The exercise:
A faithful transcription of all the data is required.

Data block:
******

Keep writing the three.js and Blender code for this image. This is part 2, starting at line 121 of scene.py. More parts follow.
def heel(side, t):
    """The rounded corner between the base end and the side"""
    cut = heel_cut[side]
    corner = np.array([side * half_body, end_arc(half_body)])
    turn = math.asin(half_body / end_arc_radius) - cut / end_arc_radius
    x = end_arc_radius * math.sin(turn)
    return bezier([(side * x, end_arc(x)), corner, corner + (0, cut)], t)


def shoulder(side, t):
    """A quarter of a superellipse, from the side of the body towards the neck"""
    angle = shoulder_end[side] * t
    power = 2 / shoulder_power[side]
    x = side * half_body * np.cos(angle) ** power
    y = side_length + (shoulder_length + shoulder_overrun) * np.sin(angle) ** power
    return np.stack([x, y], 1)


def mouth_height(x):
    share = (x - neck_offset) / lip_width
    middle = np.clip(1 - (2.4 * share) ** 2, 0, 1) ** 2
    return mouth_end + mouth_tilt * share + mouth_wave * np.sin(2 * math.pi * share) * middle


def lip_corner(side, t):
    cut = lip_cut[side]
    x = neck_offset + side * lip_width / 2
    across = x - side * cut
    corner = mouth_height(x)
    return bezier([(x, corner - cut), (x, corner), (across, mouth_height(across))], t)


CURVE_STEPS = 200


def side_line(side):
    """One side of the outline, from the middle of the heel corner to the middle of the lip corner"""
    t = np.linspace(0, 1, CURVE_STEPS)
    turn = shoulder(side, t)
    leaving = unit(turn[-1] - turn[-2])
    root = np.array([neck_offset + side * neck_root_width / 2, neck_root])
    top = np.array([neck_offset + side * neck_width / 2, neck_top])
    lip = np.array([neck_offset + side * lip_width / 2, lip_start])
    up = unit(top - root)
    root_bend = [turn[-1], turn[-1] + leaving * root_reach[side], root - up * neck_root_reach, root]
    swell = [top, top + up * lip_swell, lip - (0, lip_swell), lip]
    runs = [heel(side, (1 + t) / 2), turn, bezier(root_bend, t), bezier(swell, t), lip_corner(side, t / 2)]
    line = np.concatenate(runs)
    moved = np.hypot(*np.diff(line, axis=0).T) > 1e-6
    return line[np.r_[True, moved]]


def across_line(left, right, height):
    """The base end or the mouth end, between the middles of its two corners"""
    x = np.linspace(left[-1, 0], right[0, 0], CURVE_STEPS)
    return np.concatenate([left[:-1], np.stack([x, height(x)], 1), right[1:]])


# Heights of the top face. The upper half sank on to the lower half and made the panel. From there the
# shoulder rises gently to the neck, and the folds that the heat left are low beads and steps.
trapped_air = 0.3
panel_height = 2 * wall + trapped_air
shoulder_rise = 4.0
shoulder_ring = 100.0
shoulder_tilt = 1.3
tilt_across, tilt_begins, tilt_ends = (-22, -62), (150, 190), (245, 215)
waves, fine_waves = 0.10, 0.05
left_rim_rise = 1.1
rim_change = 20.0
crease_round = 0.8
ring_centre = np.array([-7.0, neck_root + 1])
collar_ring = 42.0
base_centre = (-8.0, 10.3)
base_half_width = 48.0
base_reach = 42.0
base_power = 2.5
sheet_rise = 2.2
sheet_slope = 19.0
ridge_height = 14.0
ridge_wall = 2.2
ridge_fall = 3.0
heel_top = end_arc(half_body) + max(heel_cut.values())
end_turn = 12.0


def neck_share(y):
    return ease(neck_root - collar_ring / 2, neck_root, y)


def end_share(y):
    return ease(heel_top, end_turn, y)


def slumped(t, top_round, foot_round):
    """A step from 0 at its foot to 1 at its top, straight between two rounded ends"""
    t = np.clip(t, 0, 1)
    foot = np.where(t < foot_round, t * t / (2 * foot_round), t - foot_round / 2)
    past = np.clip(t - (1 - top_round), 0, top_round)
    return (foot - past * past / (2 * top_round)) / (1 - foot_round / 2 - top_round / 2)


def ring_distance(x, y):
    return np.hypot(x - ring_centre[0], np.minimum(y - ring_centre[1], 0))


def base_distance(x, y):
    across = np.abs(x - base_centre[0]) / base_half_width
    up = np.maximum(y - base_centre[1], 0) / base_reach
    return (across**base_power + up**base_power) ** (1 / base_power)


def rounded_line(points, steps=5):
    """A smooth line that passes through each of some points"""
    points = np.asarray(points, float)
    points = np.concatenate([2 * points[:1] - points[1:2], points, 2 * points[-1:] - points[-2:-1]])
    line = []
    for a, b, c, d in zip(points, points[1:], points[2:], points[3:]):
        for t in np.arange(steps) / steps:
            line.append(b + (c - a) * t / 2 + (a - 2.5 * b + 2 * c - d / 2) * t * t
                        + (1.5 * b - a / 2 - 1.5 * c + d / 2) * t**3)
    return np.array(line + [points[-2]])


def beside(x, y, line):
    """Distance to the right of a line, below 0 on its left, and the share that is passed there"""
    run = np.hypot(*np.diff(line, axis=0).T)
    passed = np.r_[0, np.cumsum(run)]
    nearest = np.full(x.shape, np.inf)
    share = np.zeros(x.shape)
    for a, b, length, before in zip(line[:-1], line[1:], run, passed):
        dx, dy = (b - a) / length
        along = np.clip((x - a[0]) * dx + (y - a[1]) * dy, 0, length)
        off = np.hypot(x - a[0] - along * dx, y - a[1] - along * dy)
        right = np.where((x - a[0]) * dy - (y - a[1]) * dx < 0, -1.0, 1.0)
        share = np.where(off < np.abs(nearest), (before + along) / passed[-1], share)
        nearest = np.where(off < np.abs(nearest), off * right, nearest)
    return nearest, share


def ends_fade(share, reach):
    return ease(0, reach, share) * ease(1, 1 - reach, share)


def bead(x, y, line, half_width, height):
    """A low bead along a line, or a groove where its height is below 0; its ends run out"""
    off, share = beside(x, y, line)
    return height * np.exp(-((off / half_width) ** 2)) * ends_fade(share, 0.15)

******

Result below:
Keep writing the three.js and Blender code for this image. This is part 2, starting at line 121 of scene.py. More parts follow.
def heel(side, t):
    """The rounded corner between the base end and the side"""
    cut = heel_cut[side]
    corner = np.array([side * half_body, end_arc(half_body)])
    turn = math.asin(half_body / end_arc_radius) - cut / end_arc_radius
    x = end_arc_radius * math.sin(turn)
    return bezier([(side * x, end_arc(x)), corner, corner + (0, cut)], t)


def shoulder(side, t):
    """A quarter of a superellipse, from the side of the body towards the neck"""
    angle = shoulder_end[side] * t
    power = 2 / shoulder_power[side]
    x = side * half_body * np.cos(angle) ** power
    y = side_length + (shoulder_length + shoulder_overrun) * np.sin(angle) ** power
    return np.stack([x, y], 1)


def mouth_height(x):
    share = (x - neck_offset) / lip_width
    middle = np.clip(1 - (2.4 * share) ** 2, 0, 1) ** 2
    return mouth_end + mouth_tilt * share + mouth_wave * np.sin(2 * math.pi * share) * middle


def lip_corner(side, t):
    cut = lip_cut[side]
    x = neck_offset + side * lip_width / 2
    across = x - side * cut
    corner = mouth_height(x)
    return bezier([(x, corner - cut), (x, corner), (across, mouth_height(across))], t)


CURVE_STEPS = 200


def side_line(side):
    """One side of the outline, from the middle of the heel corner to the middle of the lip corner"""
    t = np.linspace(0, 1, CURVE_STEPS)
    turn = shoulder(side, t)
    leaving = unit(turn[-1] - turn[-2])
    root = np.array([neck_offset + side * neck_root_width / 2, neck_root])
    top = np.array([neck_offset + side * neck_width / 2, neck_top])
    lip = np.array([neck_offset + side * lip_width / 2, lip_start])
    up = unit(top - root)
    root_bend = [turn[-1], turn[-1] + leaving * root_reach[side], root - up * neck_root_reach, root]
    swell = [top, top + up * lip_swell, lip - (0, lip_swell), lip]
    runs = [heel(side, (1 + t) / 2), turn, bezier(root_bend, t), bezier(swell, t), lip_corner(side, t / 2)]
    line = np.concatenate(runs)
    moved = np.hypot(*np.diff(line, axis=0).T) > 1e-6
    return line[np.r_[True, moved]]


def across_line(left, right, height):
    """The base end or the mouth end, between the middles of its two corners"""
    x = np.linspace(left[-1, 0], right[0, 0], CURVE_STEPS)
    return np.concatenate([left[:-1], np.stack([x, height(x)], 1), right[1:]])


# Heights of the top face. The upper half sank on to the lower half and made the panel. From there the
# shoulder rises gently to the neck, and the folds that the heat left are low beads and steps.
trapped_air = 0.3
panel_height = 2 * wall + trapped_air
shoulder_rise = 4.0
shoulder_ring = 100.0
shoulder_tilt = 1.3
tilt_across, tilt_begins, tilt_ends = (-22, -62), (150, 190), (245, 215)
waves, fine_waves = 0.10, 0.05
left_rim_rise = 1.1
rim_change = 20.0
crease_round = 0.8
ring_centre = np.array([-7.0, neck_root + 1])
collar_ring = 42.0
base_centre = (-8.0, 10.3)
base_half_width = 48.0
base_reach = 42.0
base_power = 2.5
sheet_rise = 2.2
sheet_slope = 19.0
ridge_height = 14.0
ridge_wall = 2.2
ridge_fall = 3.0
heel_top = end_arc(half_body) + max(heel_cut.values())
end_turn = 12.0


def neck_share(y):
    return ease(neck_root - collar_ring / 2, neck_root, y)


def end_share(y):
    return ease(heel_top, end_turn, y)


def slumped(t, top_round, foot_round):
    """A step from 0 at its foot to 1 at its top, straight between two rounded ends"""
    t = np.clip(t, 0, 1)
    foot = np.where(t < foot_round, t * t / (2 * foot_round), t - foot_round / 2)
    past = np.clip(t - (1 - top_round), 0, top_round)
    return (foot - past * past / (2 * top_round)) / (1 - foot_round / 2 - top_round / 2)


def ring_distance(x, y):
    return np.hypot(x - ring_centre[0], np.minimum(y - ring_centre[1], 0))


def base_distance(x, y):
    across = np.abs(x - base_centre[0]) / base_half_width
    up = np.maximum(y - base_centre[1], 0) / base_reach
    return (across**base_power + up**base_power) ** (1 / base_power)


def rounded_line(points, steps=5):
    """A smooth line that passes through each of some points"""
    points = np.asarray(points, float)
    points = np.concatenate([2 * points[:1] - points[1:2], points, 2 * points[-1:] - points[-2:-1]])
    line = []
    for a, b, c, d in zip(points, points[1:], points[2:], points[3:]):
        for t in np.arange(steps) / steps:
            line.append(b + (c - a) * t / 2 + (a - 2.5 * b + 2 * c - d / 2) * t * t
                        + (1.5 * b - a / 2 - 1.5 * c + d / 2) * t**3)
    return np.array(line + [points[-2]])


def beside(x, y, line):
    """Distance to the right of a line, below 0 on its left, and the share that is passed there"""
    run = np.hypot(*np.diff(line, axis=0).T)
    passed = np.r_[0, np.cumsum(run)]
    nearest = np.full(x.shape, np.inf)
    share = np.zeros(x.shape)
    for a, b, length, before in zip(line[:-1], line[1:], run, passed):
        dx, dy = (b - a) / length
        along = np.clip((x - a[0]) * dx + (y - a[1]) * dy, 0, length)
        off = np.hypot(x - a[0] - along * dx, y - a[1] - along * dy)
        right = np.where((x - a[0]) * dy - (y - a[1]) * dx < 0, -1.0, 1.0)
        share = np.where(off < np.abs(nearest), (before + along) / passed[-1], share)
        nearest = np.where(off < np.abs(nearest), off * right, nearest)
    return nearest, share


def ends_fade(share, reach):
    return ease(0, reach, share) * ease(1, 1 - reach, share)


def bead(x, y, line, half_width, height):
    """A low bead along a line, or a groove where its height is below 0; its ends run out"""
    off, share = beside(x, y, line)
    return height * np.exp(-((off / half_width) ** 2)) * ends_fade(share, 0.15)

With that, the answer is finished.